> **Your objective**: Everything from the first line down to the line containing "are in millimetres." should be reproduced exactly; please include nothing else.

> **Information shown**:
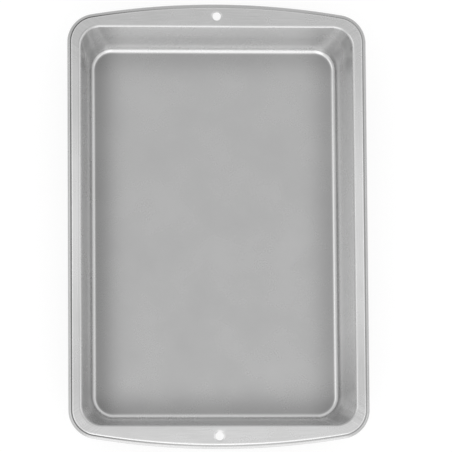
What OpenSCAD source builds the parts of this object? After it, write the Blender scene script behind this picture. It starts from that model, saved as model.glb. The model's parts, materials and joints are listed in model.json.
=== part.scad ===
// Rectangular cake pan, drawn from one steel sheet, with its edge rolled round a wire.
// The origin is on the underside of the floor, at its middle. Y runs along the pan and Z is up.
// Lengths are in millimetres.

/* [Bowl] */
// Width of the opening, where the side walls would meet the flange
opening_w = 228.6; // [160:0.1:320]
// Length of the opening, where the end walls would meet the flange
opening_l = 335; // [240:0.5:450]
// Depth from the top of the flange down to the floor
depth = 50.8; // [30:0.1:80]
// How far each wall leans in on its way down
wall_inset = 10.5; // [4:0.5:16]
// Corner radius at the top of the walls
top_corner_r = 16.5; // [12:0.5:24]
// Corner radius at the foot of the walls
foot_corner_r = 19; // [13:0.5:26]
// Inside radius of the bend from the floor to the walls
floor_bend_r = 5; // [2:0.5:8]
// Upper radius of the bend from the walls to the flange
flange_bend_r = 2.5; // [1.5:0.1:4]

/* [Sheet and wire] */
// Thickness of the steel sheet
sheet_t = 0.5; // [0.4:0.05:0.8]
// Diameter of the wire inside the rolled edge
wire_d = 2.8; // [1.6:0.1:3.6]
// Gap all round between the wire and the sheet rolled round it
wire_clearance = 0.1; // [0.08:0.01:0.2]
// Gap between the two ends of the wire
wire_gap = 0.6; // [0.2:0.1:3]

/* [Flange] */
// Width of the flange along each side, out to the edge of the pan
side_flange_w = 11.4; // [9:0.1:24]
// Width of the flange at the middle of each end, out to the edge of the pan
end_flange_w = 20; // [19.5:0.5:40]
// Radius of the shallow curve of each end
end_curve_r = 640; // [420:10:2000]
// Radius of the outer corners
outer_corner_r = 24.2; // [18:0.1:34]

/* [Rolled edge] */
// Upper radius of the shoulder where the flange dips into the crease
shoulder_r = 1; // [0.8:0.1:1.8]
// Upper radius of the crease between the flange and the rolled edge
crease_r = 0.35; // [0.3:0.05:1]
// Slope of the shoulder where it runs into the crease, in degrees
dip_angle = 65; // [20:1:75]
// Depth of the crease below the top of the rolled edge
crease_depth = 0.15; // [0.05:0.05:0.6]
// How far the sheet goes round the wire, in degrees
wrap_angle = 320; // [250:1:322]

/* [Hang holes] */
// Diameter of the hole in each end
hole_d = 7; // [4:0.5:8]
// Distance from the opening to the middle of each hole
hole_from_opening = 9.4; // [8.5:0.1:10.2]
// Width of the shallow dish round each hole
dish_w = 1.7; // [0.8:0.1:2]
// Depth of the dish
dish_drop = 0.3; // [0.1:0.05:0.6]

/* [Hidden] */
$fn = 64;

// Facets along the bends and round the outline
floor_bend_steps = 4;
flange_bend_steps = 4;
shoulder_steps = 2;
crease_steps = 3;
roll_steps = 13;
corner_steps = 12;
end_steps = 8;
wire_sides = 12;

// Radii of the rolled edge, from the middle of the wire
roll_inner_r = wire_d/2 + wire_clearance;
roll_outer_r = roll_inner_r + sheet_t;

// Levels
floor_z = sheet_t;
flange_z = floor_z + depth;
crease_z = flange_z - (shoulder_r + crease_r)*(1 - cos(dip_angle));
roll_z = crease_z + crease_depth - roll_outer_r;

// Middle line of the rolled edge: straight sides, corner arcs and a shallow arc across each end
rim_half_w = opening_w/2 + side_flange_w - roll_outer_r;
rim_half_l = opening_l/2 + end_flange_w - roll_outer_r;
rim_corner_r = outer_corner_r - roll_outer_r;
rim_end_r = end_curve_r - roll_outer_r;
rim_corner_x = rim_half_w - rim_corner_r;
rim_end_y = rim_half_l - rim_end_r;
rim_corner_y = rim_end_y + sqrt(pow(rim_end_r - rim_corner_r, 2) - pow(rim_corner_x, 2));
end_half_angle = asin(rim_corner_x/(rim_end_r - rim_corner_r));

// Centres of the bowl's corner arcs, at the top and at the foot of the walls
top_corner = [opening_w/2 - top_corner_r, opening_l/2 - top_corner_r];
foot_corner = [opening_w/2 - wall_inset - foot_corner_r, opening_l/2 - wall_inset - foot_corner_r];

// Places of the crease and the shoulder, measured out from the middle of the wire, and the
// direction from there in which the rolled edge leaves the crease
crease_reach = roll_outer_r + crease_r;
crease_u = -sqrt(pow(crease_reach, 2) - pow(crease_reach - crease_depth, 2));
shoulder_u = crease_u - (shoulder_r + crease_r)*sin(dip_angle);
roll_start = atan2(crease_reach - crease_depth, crease_u);

hole_y = opening_l/2 + hole_from_opening;
dish_r = hole_d/2 + dish_w;
dish_lap = sheet_t;

function along(centre, a, r) = centre + r*[cos(a), sin(a)];
function arc(centre, r, a1, a2, steps) =
  [for (i = [0:steps]) along(centre, a1 + (a2 - a1)*i/steps, r)];
function reversed(list) = [for (i = [len(list) - 1:-1:0]) list[i]];

// A station is one place round the pan where the sheet is cut across. It holds the direction
// of the cut through the bowl, the points at the top and the foot of the wall, the direction
// of the cut through the rolled edge and the middle of the wire there.
function corner_station(q, share) =
  let(
    side = [q == 0 || q == 3 ? 1 : -1, q < 2 ? 1 : -1],
    bowl_a = 90*(q + share),
    rim_a = 90*q + (90 - end_half_angle)*share + (q%2 == 1 ? end_half_angle : 0),
    rim_corner = [side[0]*rim_corner_x, side[1]*rim_corner_y]
  )
  [
    bowl_a,
    along([side[0]*top_corner[0], side[1]*top_corner[1]], bowl_a, top_corner_r),
    along([side[0]*foot_corner[0], side[1]*foot_corner[1]], bowl_a, foot_corner_r),
    rim_a,
    along(rim_corner, rim_a, rim_corner_r)
  ];
function end_station(side, share) =
  let(
    across_share = side*(1 - 2*share),
    rim_a = 90*side - end_half_angle*(1 - 2*share)
  )
  [
    90*side,
    [across_share*top_corner[0], side*opening_l/2],
    [across_share*foot_corner[0], side*(opening_l/2 - wall_inset)],
    rim_a,
    along([0, side*rim_end_y], rim_a, rim_end_r)
  ];
function corner_stations(q) = [for (i = [0:corner_steps]) corner_station(q, i/corner_steps)];
function end_stations(side) = [for (i = [1:end_steps - 1]) end_station(side, i/end_steps)];
stations = concat(
  corner_stations(0), end_stations(1), corner_stations(1),
  corner_stations(2), end_stations(-1), corner_stations(3)
);

// The bowl's cut, from the floor to the flange, as [out from the wall's foot, height] points.
// face is 0 for the upper face of the sheet and 1 for the lower face.
function bowl_cut(lean, face) =
  let(
    slope = atan2(depth, lean),
    floor_centre = [-floor_bend_r*tan(slope/2), floor_z + floor_bend_r],
    flange_centre = [lean + flange_bend_r*tan(slope/2), flange_z - flange_bend_r]
  )
  concat(
    arc(floor_centre, floor_bend_r + face*sheet_t, -90, slope - 90, floor_bend_steps),
    arc(flange_centre, flange_bend_r - face*sheet_t, slope + 90, 90, flange_bend_steps)
  );

// The rolled edge's cut, from the shoulder to the lip, as [out from the wire, height] points
function roll_cut(face) =
  let(
    shoulder = arc([shoulder_u, flange_z - shoulder_r], shoulder_r - face*sheet_t,
      90, 90 - dip_angle, shoulder_steps),
    crease = arc([crease_u, crease_z + crease_r], crease_r + face*sheet_t,
      -90 - dip_angle, roll_start - 180, crease_steps),
    roll = arc([0, roll_z], face == 0 ? roll_outer_r : roll_inner_r,
      roll_start, roll_start - wrap_angle, roll_steps)
  )
  concat(
    shoulder,
    [for (i = [1:crease_steps]) crease[i]],
    [for (i = [1:roll_steps]) roll[i]]
  );

// One face of the sheet at a station, from the floor out to the lip, as points in space.
// The walls of a corner lean along the corner too, so a point slides sideways as it rises.
function sheet_face(station, face) =
  let(
    out = [cos(station[0]), sin(station[0])],
    sideways = [-out[1], out[0]],
    lean = (station[1] - station[2])*out,
    slide = (station[1] - station[2])*sideways,
    rim_out = [cos(station[3]), sin(station[3])]
  )
  concat(
    [for (p = bowl_cut(lean, face))
      let(at = station[2] + p[0]*out + slide*(p[1] - floor_z)/depth*sideways)
      [at[0], at[1], p[1]]],
    [for (p = roll_cut(face))
      let(at = station[4] + p[0]*rim_out)
      [at[0], at[1], p[1]]]
  );
function sheet_loop(station) = concat(sheet_face(station, 0), reversed(sheet_face(station, 1)));

// Two triangles for each cell between neighbouring rings of points
function cells(rings, ring_size, closed_rings, closed_run) =
  [for (k = [0:rings - (closed_run ? 1 : 2)], i = [0:ring_size - (closed_rings ? 1 : 2)])
    let(
      here = k*ring_size,
      next = (k + 1)%rings*ring_size,
      j = (i + 1)%ring_size
    )
    each [[here + i, next + i, next + j], [here + i, next + j, here + j]]];

module sheet() {
  loops = [for (s = stations) sheet_loop(s)];
  count = len(stations);
  size = len(loops[0]);
  floor_top = [for (k = [count - 1:-1:0]) k*size];
  floor_bottom = [for (k = [0:count - 1]) k*size + size - 1];
  polyhedron(
    points = [for (l = loops) each l],
    faces = concat(cells(count, size, false, true), [floor_top, floor_bottom]),
    convexity = 8
  );
}

module at_each_hole() {
  for (side = [-1, 1]) translate([0, side*hole_y, flange_z]) children();
}

// The sheet round a hole, pressed down a little as the hole is punched. Its flat rim lies in
// the flange, so that the two are one sheet.
module dish() {
  rotate_extrude() polygon([
    [hole_d/2, -dish_drop],
    [dish_r, 0],
    [dish_r + dish_lap, 0],
    [dish_r + dish_lap, -sheet_t],
    [dish_r, -sheet_t],
    [hole_d/2, -dish_drop - sheet_t]
  ]);
}

module pan_body() {
  color("#b4b4b4") {
    difference() {
      sheet();
      at_each_hole() cylinder(r = dish_r, h = 4*sheet_t, center = true);
    }
    at_each_hole() dish();
  }
}

module rim_wire() {
  start = [0, 0, 0, 0, [rim_half_w, wire_gap/2]];
  finish = [0, 0, 0, 0, [rim_half_w, -wire_gap/2]];
  run = concat([start], stations, [finish]);
  points = [
    for (s = run, i = [0:wire_sides - 1])
      let(
        a = -360*(i + 1/2)/wire_sides,
        at = s[4] + wire_d/2*cos(a)*[cos(s[3]), sin(s[3])]
      )
      [at[0], at[1], roll_z + wire_d/2*sin(a)]
  ];
  first_end = [for (i = [0:wire_sides - 1]) i];
  last_end = [for (i = [wire_sides - 1:-1:0]) (len(run) - 1)*wire_sides + i];
  color("#8f9296")
    polyhedron(points, concat(cells(len(run), wire_sides, true, false), [first_end, last_end]));
}

pan_body();
rim_wire();
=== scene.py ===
import json
import math
import random
from functools import partial

import bmesh
import bpy
from mathutils import Matrix, Vector


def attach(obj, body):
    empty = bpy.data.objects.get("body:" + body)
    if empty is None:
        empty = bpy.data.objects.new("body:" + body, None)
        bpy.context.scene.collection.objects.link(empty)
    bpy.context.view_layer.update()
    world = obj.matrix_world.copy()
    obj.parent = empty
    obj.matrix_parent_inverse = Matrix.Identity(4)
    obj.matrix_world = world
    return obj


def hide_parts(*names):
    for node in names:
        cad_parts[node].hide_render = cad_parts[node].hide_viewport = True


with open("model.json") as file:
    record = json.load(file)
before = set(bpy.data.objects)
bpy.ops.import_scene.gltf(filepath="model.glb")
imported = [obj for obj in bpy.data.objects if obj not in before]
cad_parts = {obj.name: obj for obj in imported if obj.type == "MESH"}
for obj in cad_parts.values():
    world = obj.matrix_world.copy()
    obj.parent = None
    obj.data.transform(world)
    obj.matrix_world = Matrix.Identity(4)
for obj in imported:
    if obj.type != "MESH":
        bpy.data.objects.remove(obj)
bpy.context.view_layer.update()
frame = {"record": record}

MM = 0.001
QUARTER = math.radians(90)
SEED = 7

# Bowl
opening_w = 228.6 * MM
opening_l = 335 * MM
depth = 50.8 * MM
wall_inset = 10.5 * MM
top_corner_r = 16.5 * MM
foot_corner_r = 19 * MM
floor_bend_r = 5 * MM
flange_bend_r = 2.5 * MM
floor_crown = 0.25 * MM

# Sheet and wire
sheet_t = 0.5 * MM
wire_d = 2.8 * MM
wire_clearance = 0.1 * MM
wire_gap = 0.6 * MM

# Flange and its rolled edge
side_flange_w = 11.4 * MM
end_flange_w = 20 * MM
end_curve_r = 640 * MM
outer_corner_r = 24.2 * MM
shoulder_r = 1 * MM
crease_r = 0.35 * MM
dip_angle = math.radians(65)
crease_depth = 0.15 * MM
wrap_angle = math.radians(320)

# Hang holes
dish_w = 1.7 * MM
dish_drop = 0.3 * MM
punch_edge_r = 0.12 * MM
# Half the width of the window in the flange that the dish and its hole fill
window_half_w = 6.4 * MM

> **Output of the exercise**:
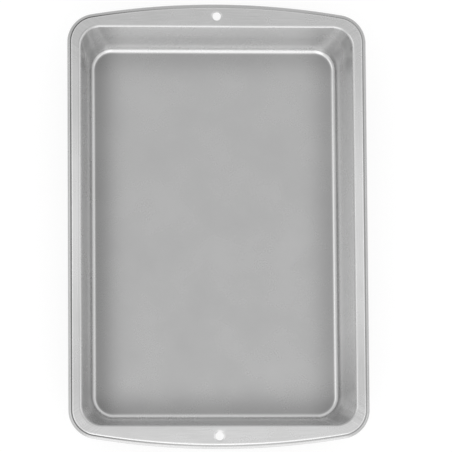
What OpenSCAD source builds the parts of this object? After it, write the Blender scene script behind this picture. It starts from that model, saved as model.glb. The model's parts, materials and joints are listed in model.json.
=== part.scad ===
// Rectangular cake pan, drawn from one steel sheet, with its edge rolled round a wire.
// The origin is on the underside of the floor, at its middle. Y runs along the pan and Z is up.
// Lengths are in millimetres.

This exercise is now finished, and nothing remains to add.